● **Material**:
----------------------------------------

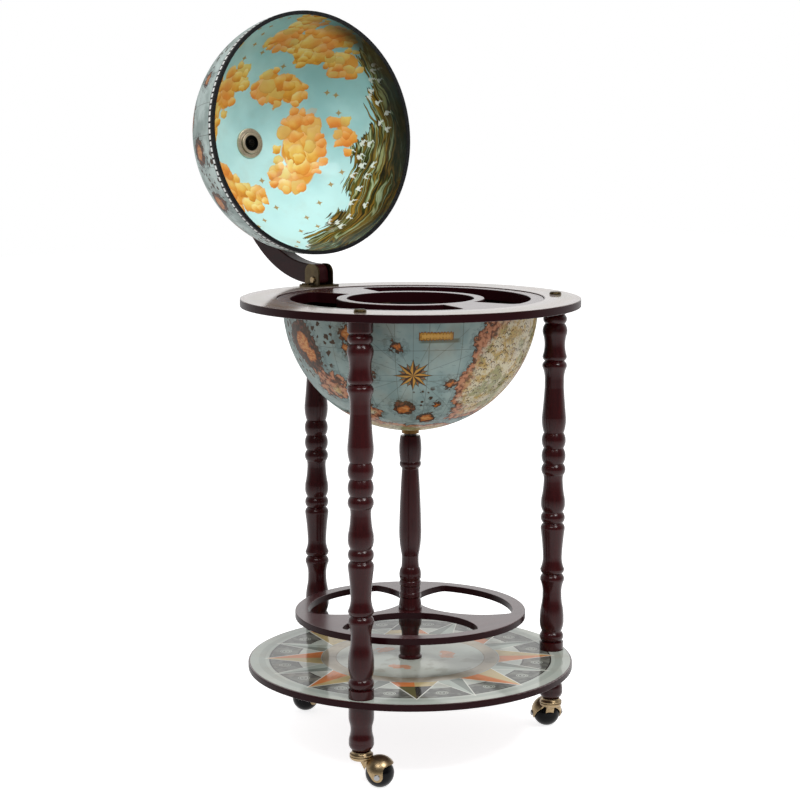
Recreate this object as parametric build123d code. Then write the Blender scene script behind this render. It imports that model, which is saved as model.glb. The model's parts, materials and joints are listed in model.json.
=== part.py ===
from build123d import *
import os
from math import cos, radians, sin, sqrt, tan

os.makedirs("parts", exist_ok=True)

# Globe bar trolley. A hinged globe opens over a round bar tray that hangs in a horizon ring.
# Three turned legs carry the ring above a round shelf, which rolls on three hooded ball casters.
# Frame: origin on the floor, on the stand's vertical axis. +Z is up and the lid's hinge is at +Y.
# The lid is modelled open. All lengths are in millimetres, and all angles are in degrees.
# The globe's radius sets the ring, tray, hinge, legs, shelf and bottle ring around it.

# Clearances
seat_gap = 0.02          # between fixed pieces that fill each other's holes
running_gap = 0.05       # round a pin or stem that turns
swing_gap = 0.4          # between faces that move past each other
drop_in_gap = 0.4        # round the tray in its ring
bolt_gap = 0.3           # round a bolt in a clearance hole
cut_past = 1.0           # how far a cut runs past the face that it opens

# Globe
globe_radius = 168.7
shell_thickness = 3.2
bowl_drop = 7.4
rim_strip_width = 5.2
rim_strip_height = 2.8

# Heights above the floor, and of the bottle ring above the shelf
shelf_top = 115.0
bottle_ring_rise = 68.0
ring_top = 605.0

# Horizon ring and its printed top
ring_gap = 8.0
ring_width = 48.3
ring_thickness = 10.2
ring_edge_round = 1.2
print_thickness = 0.4
print_margin = 1.2

# Bar tray: an outer band, two crescent openings, and a round well inside its rim
tray_thickness = 14.0
tray_drop = 0.6
tray_band = 17.6
crescent_count = 2
crescent_width = 60.7
crescent_corner = 11.0
bridge_span = 32.0
well_rim = 14.0
tray_edge_round = 1.0

# Lid hinge, and the arm that carries the lid by its pole
pin_inset = 21.7
hinge_height = 9.4
open_angle = 96.0
arm_width = 20.0
arm_gap = 13.1
arm_depth = 28.0
arm_overhang = 15.0
arm_edge_round = 2.0
arm_toe_round = 14.0
pin_radius = 3.0
pin_head_radius = 4.8
pin_head_height = 2.2
pin_nut_radius = 5.4
pin_nut_height = 3.6
pin_end = 1.0
plate_thickness = 2.2
plate_inner_reach = 13.0
plate_outer_reach = 19.5
plate_flange = 11.0
plate_corner = 3.0
ear_thickness = 2.4
ear_height = 31.0
ear_corner_share = 0.4
flange_screw_radius = 1.7
flange_screw_head_radius = 3.2
flange_screw_head_height = 1.6
flange_screw_length = 8.0
flange_screw_reaches = (5.5, 14.5)
screw_dome_share = 0.7

# Bolted joint at the lid's pole
pole_bolt_radius = 2.0
pole_spacer_radius = 12.0
boss_radius = 21.5
boss_step_radius = 15.5
boss_dish_radius = 11.0
boss_rim_height = 3.4
boss_step_height = 6.4
boss_dish_floor = 3.0
pole_head_radius = 5.2
pole_head_height = 3.4
pole_slot_width = 1.2
pole_slot_depth = 1.2
pole_washer_radius = 9.5
pole_washer_height = 1.5
pole_nut_radius = 4.6
pole_nut_height = 7.0

# Legs, and the screws that hold them
leg_inset = 26.4
leg_turn = 3.6
leg_names = ("back", "left", "right")
screw_radius = 3.8
screw_depth = 28.0
cap_radius = 8.0
cap_height = 3.6
sunk_head_radius = 7.0
sunk_head_height = 3.0

# Radii of the turned legs
block_radius = 16.3
bead_seat = 13.9
waist_radius = 13.1
belly_radius = 16.5
neck_radius = 13.7
taper_radius = 14.3
shoulder_radius = 15.1
groove_radius = 13.3
groove_half = 0.8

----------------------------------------

● **Work to do**:
Give the lines again, exactly as they stand, from the beginning of the data through the line with "from math import cos, radians, sin, sqrt, tan".

● **Worked answer**:
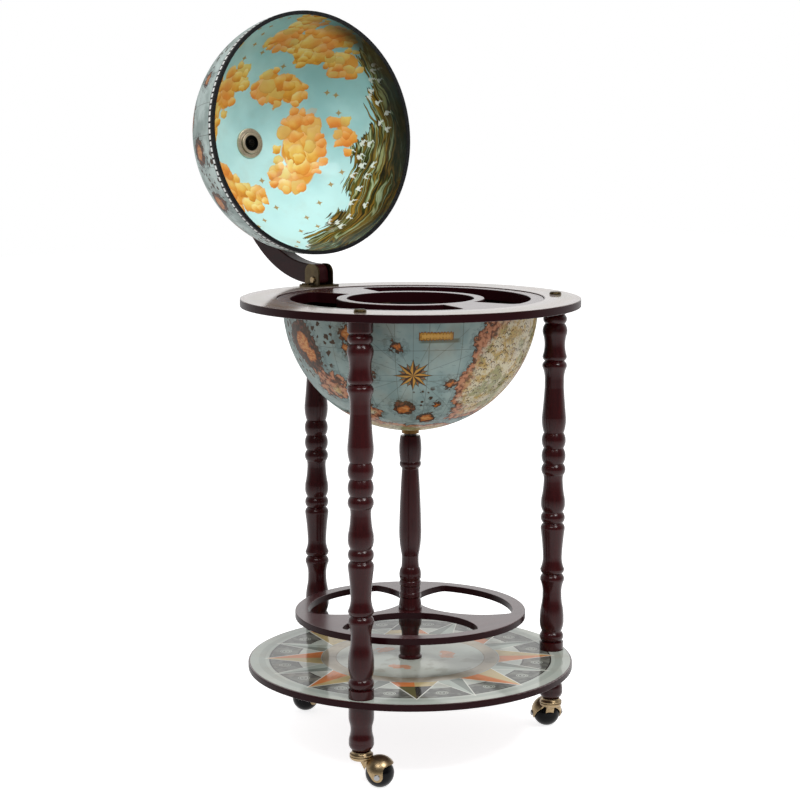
Recreate this object as parametric build123d code. Then write the Blender scene script behind this render. It imports that model, which is saved as model.glb. The model's parts, materials and joints are listed in model.json.
=== part.py ===
from build123d import *
import os
from math import cos, radians, sin, sqrt, tan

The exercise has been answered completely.